--- Begin LISTED ENTRIES ---

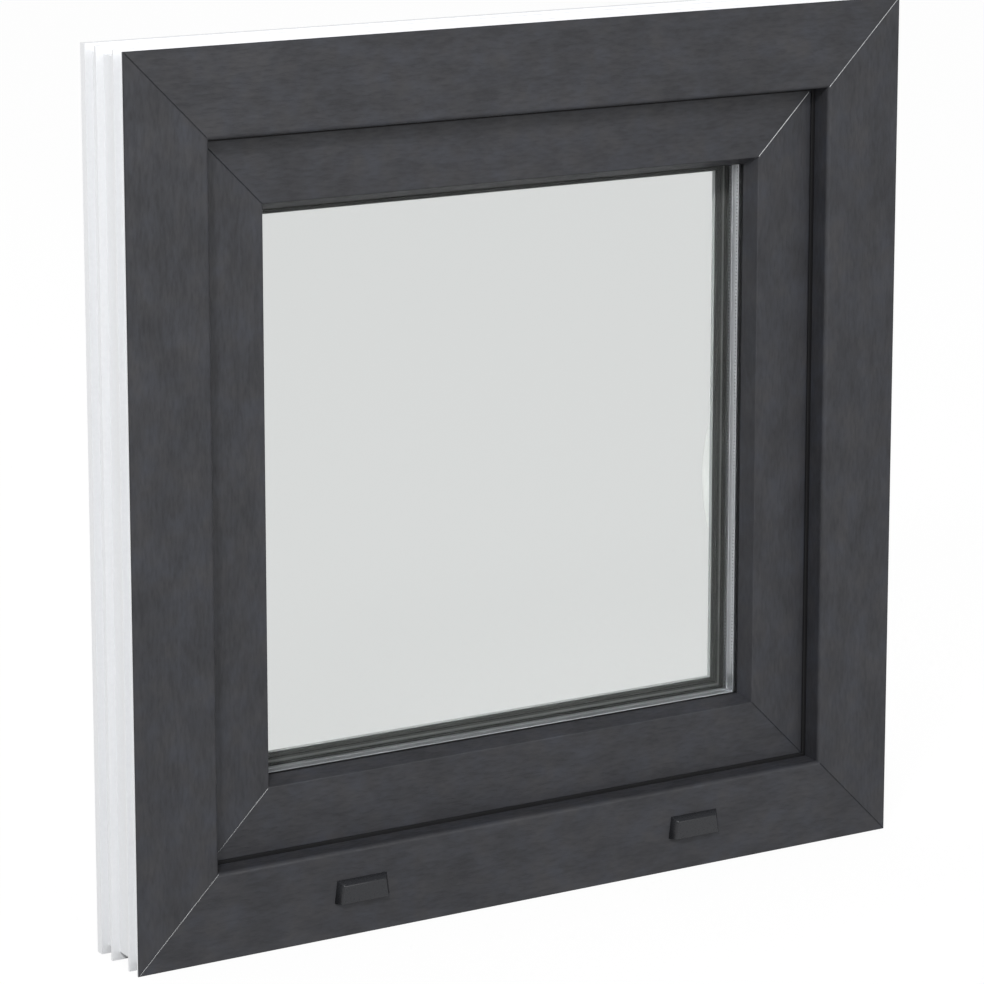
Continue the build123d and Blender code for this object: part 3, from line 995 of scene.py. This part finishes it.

--- End LISTED ENTRIES ---
--- Begin LISTED ENTRIES ---

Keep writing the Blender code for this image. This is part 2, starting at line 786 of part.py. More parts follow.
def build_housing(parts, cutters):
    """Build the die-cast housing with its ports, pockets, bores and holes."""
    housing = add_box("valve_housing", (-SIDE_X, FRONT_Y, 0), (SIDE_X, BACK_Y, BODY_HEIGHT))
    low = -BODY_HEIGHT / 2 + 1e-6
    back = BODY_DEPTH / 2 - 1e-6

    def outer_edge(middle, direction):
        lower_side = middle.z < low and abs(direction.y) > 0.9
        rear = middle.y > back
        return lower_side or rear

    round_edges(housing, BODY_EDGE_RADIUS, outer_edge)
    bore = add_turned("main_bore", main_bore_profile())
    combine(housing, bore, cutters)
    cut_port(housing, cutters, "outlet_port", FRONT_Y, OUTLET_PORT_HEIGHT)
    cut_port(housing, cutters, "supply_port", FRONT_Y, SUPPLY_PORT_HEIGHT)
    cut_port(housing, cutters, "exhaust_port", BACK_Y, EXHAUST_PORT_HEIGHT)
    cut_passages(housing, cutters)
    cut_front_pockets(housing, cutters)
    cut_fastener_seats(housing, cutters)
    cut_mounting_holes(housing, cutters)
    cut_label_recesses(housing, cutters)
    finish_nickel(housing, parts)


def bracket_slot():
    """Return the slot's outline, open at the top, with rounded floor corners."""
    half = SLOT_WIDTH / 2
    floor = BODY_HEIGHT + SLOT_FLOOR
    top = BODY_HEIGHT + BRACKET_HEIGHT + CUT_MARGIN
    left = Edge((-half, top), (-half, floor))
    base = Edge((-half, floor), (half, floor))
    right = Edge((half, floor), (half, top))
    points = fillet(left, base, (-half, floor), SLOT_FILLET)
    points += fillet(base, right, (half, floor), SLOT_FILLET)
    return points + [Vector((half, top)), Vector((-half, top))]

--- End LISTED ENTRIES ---

### INSTRUCTIONS TO FOLLOW:
Reproduce exactly the lines from the line with "Keep writing the" through the line with "finish_nickel(housing, parts)", both end lines included, and only those lines.

### WRITTEN RESPONSE:
Keep writing the Blender code for this image. This is part 2, starting at line 786 of part.py. More parts follow.
def build_housing(parts, cutters):
    """Build the die-cast housing with its ports, pockets, bores and holes."""
    housing = add_box("valve_housing", (-SIDE_X, FRONT_Y, 0), (SIDE_X, BACK_Y, BODY_HEIGHT))
    low = -BODY_HEIGHT / 2 + 1e-6
    back = BODY_DEPTH / 2 - 1e-6

    def outer_edge(middle, direction):
        lower_side = middle.z < low and abs(direction.y) > 0.9
        rear = middle.y > back
        return lower_side or rear

    round_edges(housing, BODY_EDGE_RADIUS, outer_edge)
    bore = add_turned("main_bore", main_bore_profile())
    combine(housing, bore, cutters)
    cut_port(housing, cutters, "outlet_port", FRONT_Y, OUTLET_PORT_HEIGHT)
    cut_port(housing, cutters, "supply_port", FRONT_Y, SUPPLY_PORT_HEIGHT)
    cut_port(housing, cutters, "exhaust_port", BACK_Y, EXHAUST_PORT_HEIGHT)
    cut_passages(housing, cutters)
    cut_front_pockets(housing, cutters)
    cut_fastener_seats(housing, cutters)
    cut_mounting_holes(housing, cutters)
    cut_label_recesses(housing, cutters)
    finish_nickel(housing, parts)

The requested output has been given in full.